-- start of Data block --
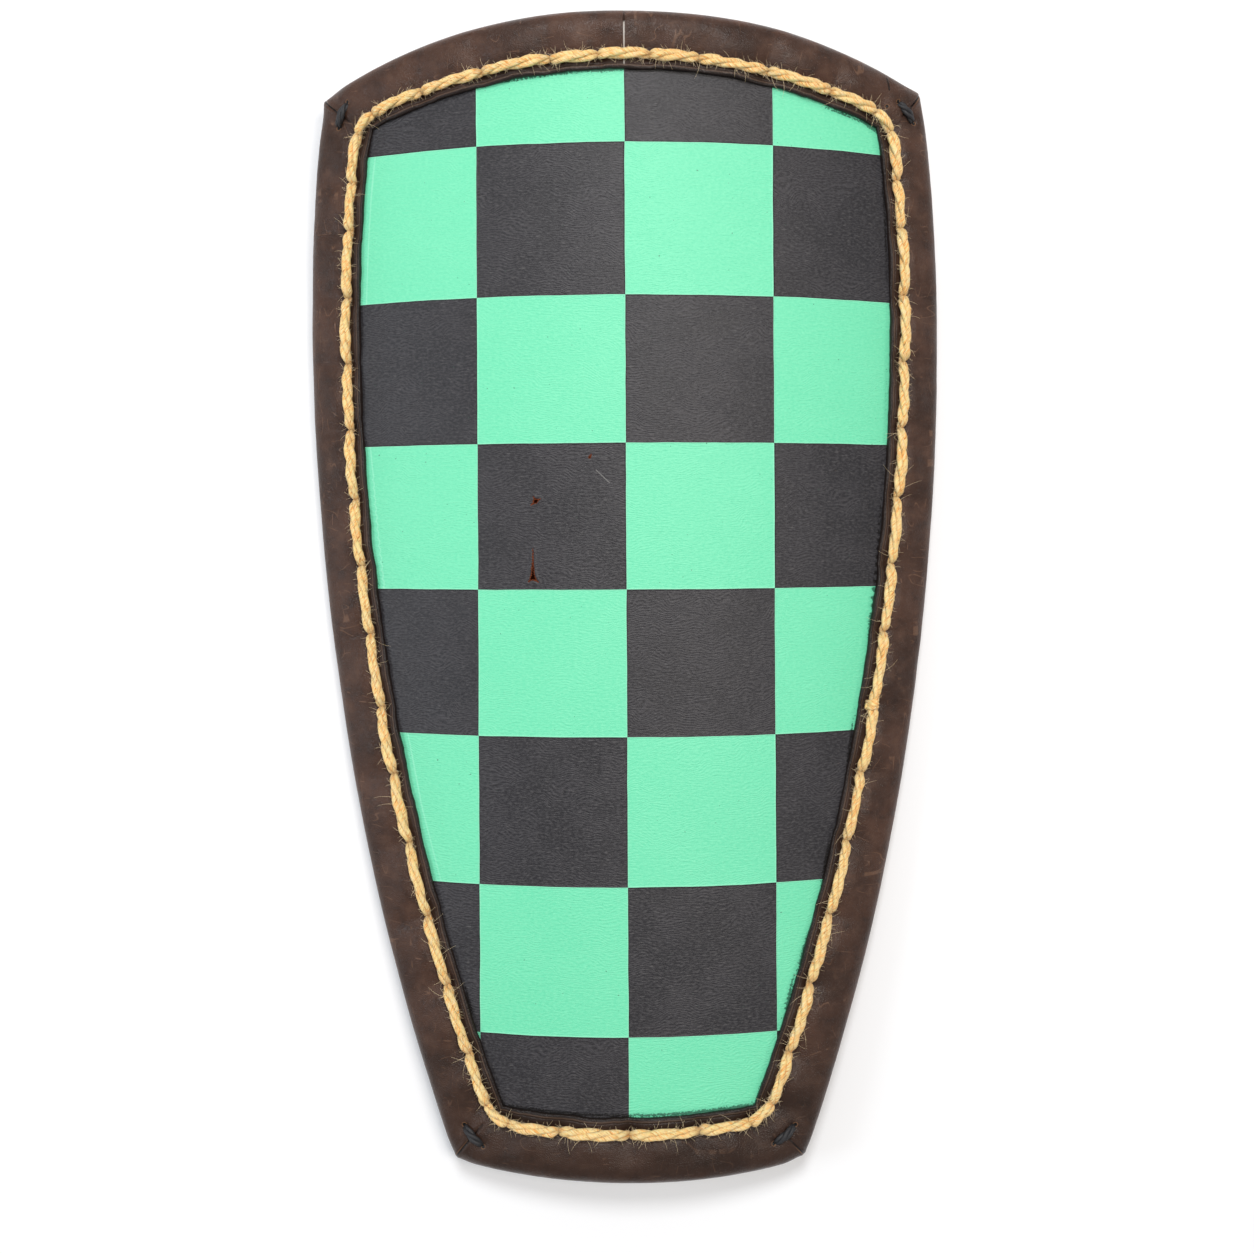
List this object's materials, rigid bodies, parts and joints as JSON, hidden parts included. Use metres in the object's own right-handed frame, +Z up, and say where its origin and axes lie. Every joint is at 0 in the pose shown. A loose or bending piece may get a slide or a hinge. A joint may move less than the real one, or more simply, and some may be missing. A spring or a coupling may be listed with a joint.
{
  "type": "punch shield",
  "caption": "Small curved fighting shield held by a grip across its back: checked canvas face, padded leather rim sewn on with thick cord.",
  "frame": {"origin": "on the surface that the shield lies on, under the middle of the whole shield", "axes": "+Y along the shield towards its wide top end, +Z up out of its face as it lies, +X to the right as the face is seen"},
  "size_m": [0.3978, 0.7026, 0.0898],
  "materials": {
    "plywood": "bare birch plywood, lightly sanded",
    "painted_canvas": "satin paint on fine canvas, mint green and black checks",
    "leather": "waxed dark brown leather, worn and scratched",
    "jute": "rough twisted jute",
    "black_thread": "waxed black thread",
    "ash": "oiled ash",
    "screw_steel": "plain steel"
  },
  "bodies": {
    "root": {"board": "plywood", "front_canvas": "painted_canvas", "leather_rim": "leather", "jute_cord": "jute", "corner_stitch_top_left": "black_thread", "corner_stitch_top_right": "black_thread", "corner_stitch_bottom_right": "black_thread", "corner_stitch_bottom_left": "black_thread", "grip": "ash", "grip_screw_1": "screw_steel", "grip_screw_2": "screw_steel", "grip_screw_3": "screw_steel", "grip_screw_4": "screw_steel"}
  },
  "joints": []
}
-- end of Data block --
** Set exercise **
Set down the listing above in full, please, exactly as it appears.

** Written answer **
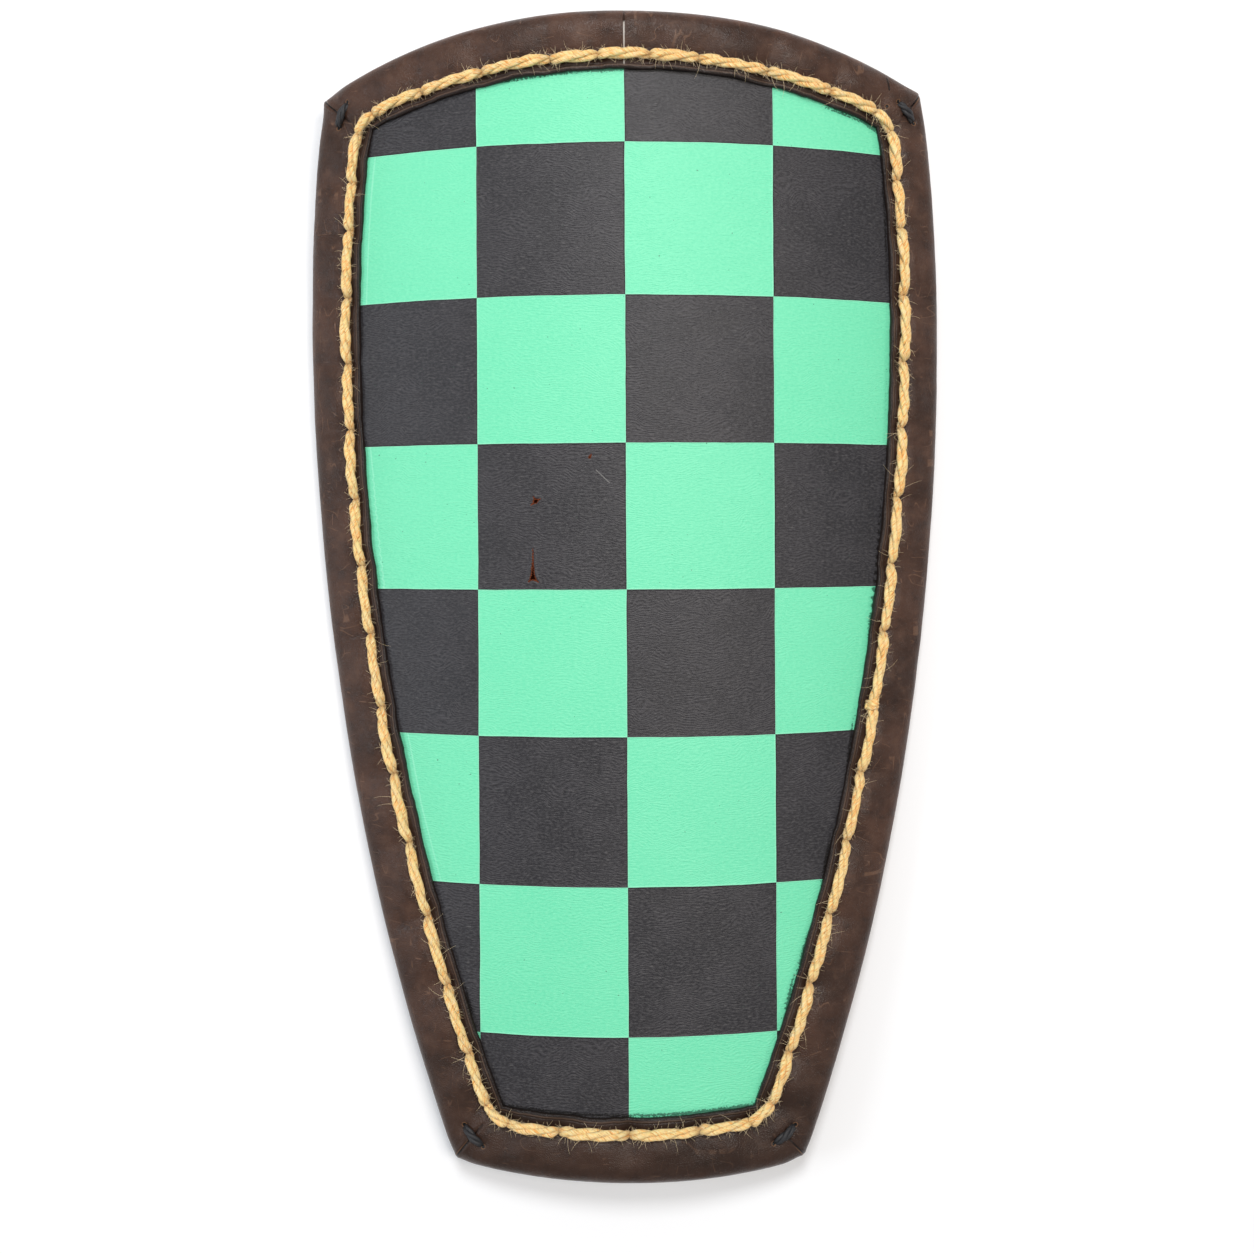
List this object's materials, rigid bodies, parts and joints as JSON, hidden parts included. Use metres in the object's own right-handed frame, +Z up, and say where its origin and axes lie. Every joint is at 0 in the pose shown. A loose or bending piece may get a slide or a hinge. A joint may move less than the real one, or more simply, and some may be missing. A spring or a coupling may be listed with a joint.
{
  "type": "punch shield",
  "caption": "Small curved fighting shield held by a grip across its back: checked canvas face, padded leather rim sewn on with thick cord.",
  "frame": {"origin": "on the surface that the shield lies on, under the middle of the whole shield", "axes": "+Y along the shield towards its wide top end, +Z up out of its face as it lies, +X to the right as the face is seen"},
  "size_m": [0.3978, 0.7026, 0.0898],
  "materials": {
    "plywood": "bare birch plywood, lightly sanded",
    "painted_canvas": "satin paint on fine canvas, mint green and black checks",
    "leather": "waxed dark brown leather, worn and scratched",
    "jute": "rough twisted jute",
    "black_thread": "waxed black thread",
    "ash": "oiled ash",
    "screw_steel": "plain steel"
  },
  "bodies": {
    "root": {"board": "plywood", "front_canvas": "painted_canvas", "leather_rim": "leather", "jute_cord": "jute", "corner_stitch_top_left": "black_thread", "corner_stitch_top_right": "black_thread", "corner_stitch_bottom_right": "black_thread", "corner_stitch_bottom_left": "black_thread", "grip": "ash", "grip_screw_1": "screw_steel", "grip_screw_2": "screw_steel", "grip_screw_3": "screw_steel", "grip_screw_4": "screw_steel"}
  },
  "joints": []
}